Spain installed 1.14 GW of solar capacity for self-use in 2025, bringing the cumulative capacity to 9.3 GW, as residential and commercial installations declined while the industrial and off-grid segments showed greater resilience, according to data from the Spanish Photovoltaic Union.
According to data from the Spanish Photovoltaic Union (UNEF), solar self-consumption capacity in Spain reached a cumulative 9.3 GW in 2025.
Spain added 1,139 MW of new self-consumption capacity during the year, representing a slowdown of 3.7% compared to 2024. According to UNEF, the slowdown signals a phase of market stabilization after several years of rapid growth.
The residential segment accounted for 229 MW across 36,330 new installations, a year-on-year decline of 17%. UNEF attributed the contraction to the phasing out of tax incentives linked to energy-efficient home renovations and lower compensation for excess electricity exported to the grid under deregulated market contracts.
UNEF said falling prices for surplus compensation reduce the attractiveness of oversized systems designed primarily for grid injection. As a result, demand is shifting to installations optimized for immediate self-consumption. The association calls for a revision of the simplified regulated compensation mechanism to enable broader settlement of excess energy and improve economic signals for small-scale systems.
The commercial segment installed 176 MW in 2025, a decrease of 15% from the previous year. Collective self-consumption remains limited despite its potential to optimize shared generation and demand. Industry representatives said future regulatory updates are needed to enable aggregated management models, dynamic energy allocation and an expansion of eligible areas for self-consumption.
Self-consumption industrial installations totaled 679 MW, which represents a slight increase compared to 2024. UNEF said growth in this segment is driven by larger medium-voltage systems aimed at reducing electricity costs and partially covering electrified thermal demand. The viability of projects increasingly depends on tariff structures with a higher variable component and more streamlined permitting for medium-sized installations.
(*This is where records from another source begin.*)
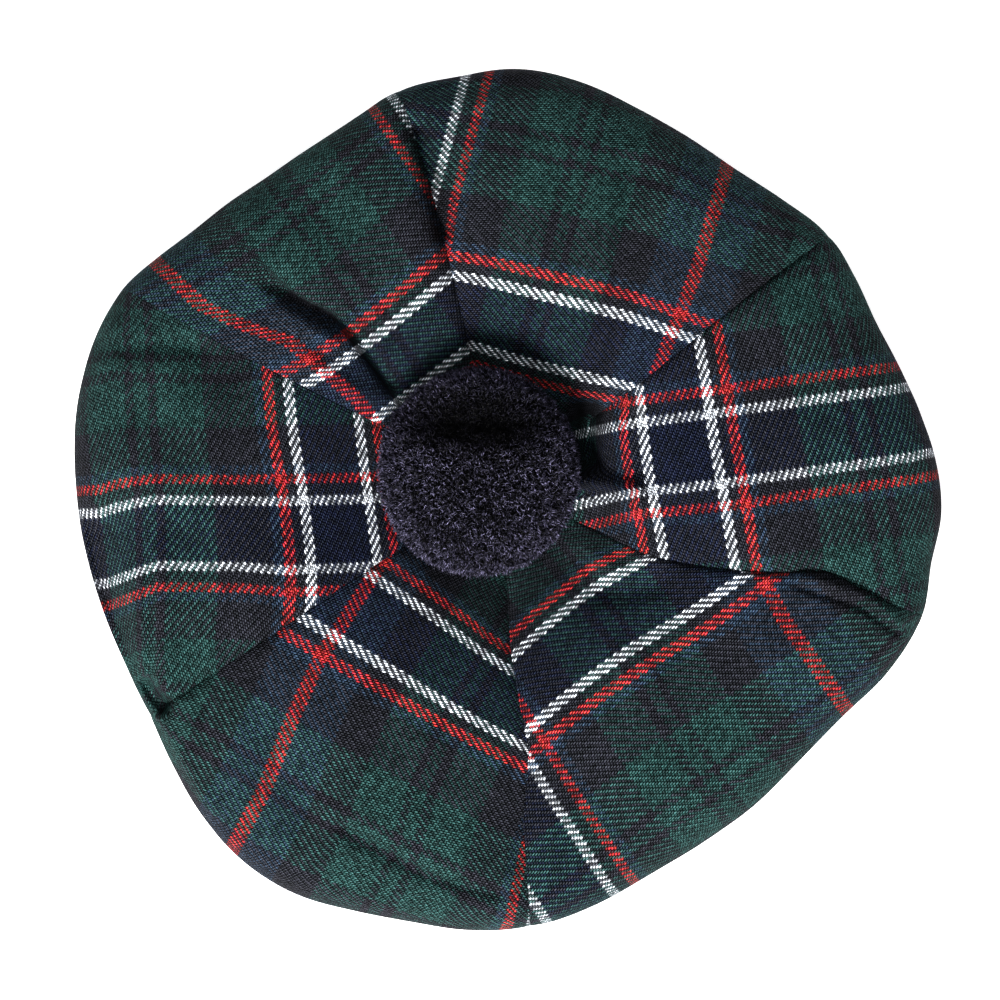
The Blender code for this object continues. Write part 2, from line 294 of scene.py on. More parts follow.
# Soft folds and creases, each a straight stretch seen from above. A negative depth is a ridge,
# and a fold beside a seam belongs to both of its gores.
#    gores  x0      y0     x1      y1     depth  width
FOLDS = (
    ((0,), 31.0, 40.0, 39.0, 66.0, 3.6, 4.5),
    ((0,), 39.0, 66.0, 45.0, 104.0, 3.0, 5.0),
    ((0,), -24.0, 131.0, 16.0, 134.5, 2.4, 3.0),
    ((0, 1), -19.4, 84.2, -24.1, 108.7, 7.0, 2.4),
    ((0, 1), -24.1, 108.7, -27.4, 120.1, 7.0, 2.4),
    ((0, 5), 68.0, 48.0, 48.0, 33.0, -2.4, 6.0),
    ((0, 5), 29.5, 23.0, 29.5, 9.0, 15.0, 3.8),
    ((1,), -77.0, 67.5, -61.0, 58.6, 4.5, 2.7),
    ((1,), -61.0, 58.6, -49.0, 51.6, 7.0, 2.6),
    ((1,), -49.0, 51.6, -37.0, 34.0, 8.0, 3.0),
    ((1,), -64.0, 41.0, -46.0, 29.0, -4.0, 4.0),
    ((1,), -73.0, 57.5, -58.0, 48.5, -4.0, 3.2),
    ((2,), -134.0, 46.0, -100.0, 46.5, 2.0, 3.5),
    ((2,), -133.0, -16.0, -129.0, -66.0, 9.0, 8.5),
    ((2, 3), -118.0, -66.0, -113.5, -74.0, 9.0, 2.6),
    ((2,), -117.0, -29.0, -117.0, -70.0, 2.8, 2.2),
    ((2,), -113.0, -22.0, -112.0, -66.0, -1.8, 4.0),
    ((3,), -115.0, -88.0, -102.0, -112.0, 4.0, 3.6),
    ((3,), -113.0, -80.0, -97.0, -107.0, -2.0, 3.0),
    ((3,), -53.0, -114.0, -25.0, -129.5, 3.0, 2.4),
    ((3,), -25.0, -129.5, -2.0, -136.0, 3.0, 2.4),
    ((4,), 36.0, -35.0, 54.0, -34.0, 4.0, 5.0),
    ((4,), 27.0, -20.0, 40.0, -31.0, -3.0, 4.5),
    ((4,), 100.0, -30.0, 122.0, -37.0, -2.2, 2.2),
    ((4,), 122.0, -37.0, 133.0, -45.5, -2.2, 2.2),
    ((4,), 99.0, -33.5, 121.0, -41.0, 2.6, 1.5),
    ((4,), 121.0, -41.0, 132.0, -49.0, 2.6, 1.5),
    ((5,), 27.0, 1.5, 46.0, -3.0, -9.0, 5.0),
    ((5,), 42.0, 17.0, 42.0, 2.0, -3.0, 5.0),
)

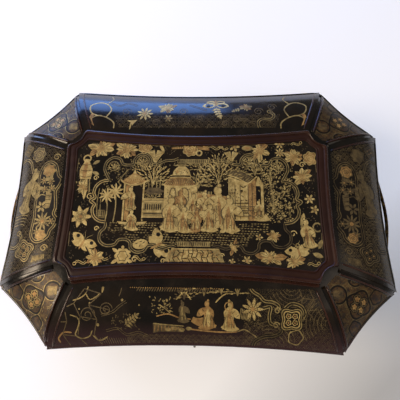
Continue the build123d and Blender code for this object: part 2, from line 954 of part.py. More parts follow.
with BuildPart() as cross_dividers:
    with Locations(*[(x, y, tray_floor_top) for x, y in cross_ends]):
        Box(
            divider,
            2 * rim_half_depth,
            divider_height,
            align=(Align.CENTER, Align.CENTER, Align.MIN),
        )
    with Locations(*[(x, y, tray_floor_top) for x, y in long_ends]):
        Box(2 * rim_half_length, slot, divider_height, mode=Mode.SUBTRACT)

with BuildPart() as tray_dividers:
    add(long_dividers.part)
    add(cross_dividers.part)
    extrude(
        lobed_face(tray_inner_ring, tray_floor_top), amount=divider_height, mode=Mode.INTERSECT
    )

# Lid of the back compartment: a plate on the dividers with a plug in the cell
plate_ring = inset(lid_rest_ring, lid_plug_gap)
plug_ring = inset(tray_inner_ring, lid_plug_gap)
plug_half = cross_divider_x - divider / 2 - lid_plug_gap
plug_front = long_divider_y + divider / 2 + lid_plug_gap
with BuildPart() as lid_upper:
    extrude(lobed_face(plate_ring, divider_top), amount=lid_plate)
    with Locations((0, long_divider_y, divider_top)):
        Box(
            2 * cross_divider_x,
            4 * long_divider_y,
            4 * lid_plate,
            align=(Align.CENTER, Align.MIN, Align.CENTER),
            mode=Mode.INTERSECT,
        )

with BuildPart() as lid_lower:
    extrude(lobed_face(plug_ring, divider_top - lid_plug), amount=lid_plug)
    with Locations((0, plug_front, divider_top)):
        Box(
            2 * plug_half,
            4 * long_divider_y,
            4 * lid_plug,
            align=(Align.CENTER, Align.MIN, Align.CENTER),
            mode=Mode.INTERSECT,
        )

with BuildPart() as compartment_lid:
    add(lid_upper.part)
    add(lid_lower.part)

compartment_middle = (long_divider_y + face_at(tray_inner_ring, BACK, 0)) / 2
lid_top = divider_top + lid_plate
with BuildPart() as compartment_knob:
    with Locations((0, compartment_middle, lid_top)):
        Cylinder(
            lid_knob_neck,
            lid_knob_height - lid_knob_radius,
            align=(Align.CENTER, Align.CENTER, Align.MIN),
        )
    with Locations((0, compartment_middle, lid_top + lid_knob_height - lid_knob_radius)):
        Sphere(lid_knob_radius)

# Reels turn on spindles that stand in the tray's left compartment
reel_cell = cross_divider_x + divider / 2
reel_pitch = (face_at(tray_inner_ring, RIGHT, 0) - reel_cell) / reel_count
reel_spots = [(-(reel_cell + (k + 0.5) * reel_pitch), 0) for k in range(reel_count)]
reels = []
for x, y in reel_spots:
    with BuildPart() as reel:
        with BuildSketch(Plane.XZ):
            with BuildLine():
                Polyline(
                    (spindle_radius + running_gap, 0),
                    (reel_radius, 0),
                    (reel_radius, reel_flange * 0.6),
                    (reel_core, reel_flange * 1.4),
                    (reel_core, reel_height - reel_flange * 1.4),
                    (reel_radius, reel_height - reel_flange * 0.6),
                    (reel_radius, reel_height),
                    (spindle_radius + running_gap, reel_height),
                    close=True,
                )
            make_face()
        revolve(axis=Axis.Z)
    with BuildPart() as placed:
        add(Pos(x, y, tray_floor_top) * reel.part)
    reels.append(placed)

with BuildPart() as reel_spindles:
    for x, y in reel_spots:
        with Locations((x, y, tray_floor_top)):
            Cylinder(
                spindle_radius,
                reel_height + spindle_rise,
                align=(Align.CENTER, Align.CENTER, Align.MIN),
            )

# Pin cushion: a padded block with a crown, filling the middle compartment
cushion_half_x = cross_divider_x - divider / 2 - cushion_gap
cushion_half_y = long_divider_y - divider / 2 - cushion_gap
with BuildPart() as pin_cushion:
    cushion_base = tray_floor_top + cushion_gap
    for height, draw_in in (
        (0.0, 1.5),
        (cushion_height * 0.3, 0.0),
        (cushion_height * 0.7, 2.5),
        (cushion_height, cushion_corner * 2),
    ):
        with BuildSketch(Plane.XY.offset(cushion_base + height)):
            RectangleRounded(
                2 * (cushion_half_x - draw_in), 2 * (cushion_half_y - draw_in), cushion_corner
            )
    loft()

# Write every piece as its own file
pieces = {
    "floor_board": floor_board,
    "well_floor": well_floor,
    "plinth": plinth,
    "drawer_runners": drawer_runners,
    "tray_ledges": tray_ledges,
    "lid_frame": lid_frame,
    "tablet_moulding": tablet_moulding,
    "tablet_board": tablet_board,
    "hinge_pins": hinge_pins,
    "case_hinge_screws": case_hinge_screws,
    "lid_hinge_screws": lid_hinge_screws,
    "lock_case": lock_case,
    "lock_bolt": lock_bolt,
    "key": key,
    "escutcheon": escutcheon,
    "strike_plate": strike_plate,
    "bail_posts": bail_posts,
    "bail_nuts": bail_nuts,
    "drawer_front": drawer_front,
    "drawer_back": drawer_back,
    "drawer_bottom": drawer_bottom,
    "drawer_knobs": drawer_knobs,
    "tray_frame": tray_frame,
    "tray_floor": tray_floor,
    "tray_dividers": tray_dividers,
    "compartment_lid": compartment_lid,
    "compartment_knob": compartment_knob,
    "reel_spindles": reel_spindles,
    "pin_cushion": pin_cushion,
}
pieces.update({f"wall_{name}": board for name, board in walls.items()})
pieces.update({f"lid_panel_{name}": panel for name, panel in panels.items()})
pieces.update(feet)
pieces.update({f"hinge_{hand}_case_leaf": leaf for hand, leaf in case_leaves.items()})
pieces.update({f"hinge_{hand}_lid_leaf": leaf for hand, leaf in lid_leaves.items()})
pieces.update({f"bail_{hand}": bail for hand, bail in bails.items()})
pieces.update({f"drawer_side_{hand}": board for hand, board in drawer_sides.items()})
pieces.update({f"reel_{k + 1}": reel for k, reel in enumerate(reels)})

for name, piece in pieces.items():
    piece.part.label = name
    export_step(piece.part, f"parts/{name}.step")

swing_start = degrees(atan2(bail_drop, bail_reach))
print("pieces", len(pieces))
print("joint height", joint, "rim", rim, "crest", crest)
print("hinge axis y", hinge_axis_y, "bail axis x", bail_axis_x, "z", bail_axis_z)
print("bail rests", swing_start, "degrees below level; key z", key_z)
print("reels", reel_spots, "compartment middle", compartment_middle)
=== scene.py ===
# %% [markdown]
# # A lacquer sewing box with gilt landscapes
# The woodwork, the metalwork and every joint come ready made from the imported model, the
# frame. What is left for this lesson is what a decorator and a photographer would add:
# black and maroon lacquer, the pictures painted in gold, the silk cushion, the light and
# the camera. Everything is in metres, and the painted designs are written in millimetres
# on the face that carries them, which is how a decorator would measure them out.
# %% Load the frame
import bpy
import bmesh
import copy
import numpy as np
from math import cos, hypot, pi, radians, sin
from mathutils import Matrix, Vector


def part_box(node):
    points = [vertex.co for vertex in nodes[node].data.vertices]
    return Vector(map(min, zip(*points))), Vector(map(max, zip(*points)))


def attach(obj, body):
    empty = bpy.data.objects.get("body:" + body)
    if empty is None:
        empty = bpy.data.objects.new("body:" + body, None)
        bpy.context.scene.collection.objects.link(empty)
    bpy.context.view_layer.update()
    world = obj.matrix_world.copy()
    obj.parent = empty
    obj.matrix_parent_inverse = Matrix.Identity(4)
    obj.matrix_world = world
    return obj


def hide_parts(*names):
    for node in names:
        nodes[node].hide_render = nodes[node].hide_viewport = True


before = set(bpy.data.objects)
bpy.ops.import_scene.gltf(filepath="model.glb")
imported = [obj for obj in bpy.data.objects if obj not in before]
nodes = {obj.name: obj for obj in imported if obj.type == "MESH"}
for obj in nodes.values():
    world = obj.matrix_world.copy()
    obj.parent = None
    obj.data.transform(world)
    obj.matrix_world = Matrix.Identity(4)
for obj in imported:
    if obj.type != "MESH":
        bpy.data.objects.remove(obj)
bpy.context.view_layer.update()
MM = 0.001
scene = bpy.context.scene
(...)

Off-grid installations reached 55 MW in 2025, reflecting the growing adoption of hybrid solar-plus-storage systems in rural areas and locations without access to the electricity grid. Battery integration into grid-connected installations also continued to increase, improving controllability of generation and supporting system flexibility.
UNEF said Spain will need to deploy an average of around 2 GW of self-consumption capacity per year to meet the 19 GW target set in the country’s National Integrated Energy and Climate Plan. Reaching that level requires regulatory stability, administrative simplification and more effective integration of distributed energy storage.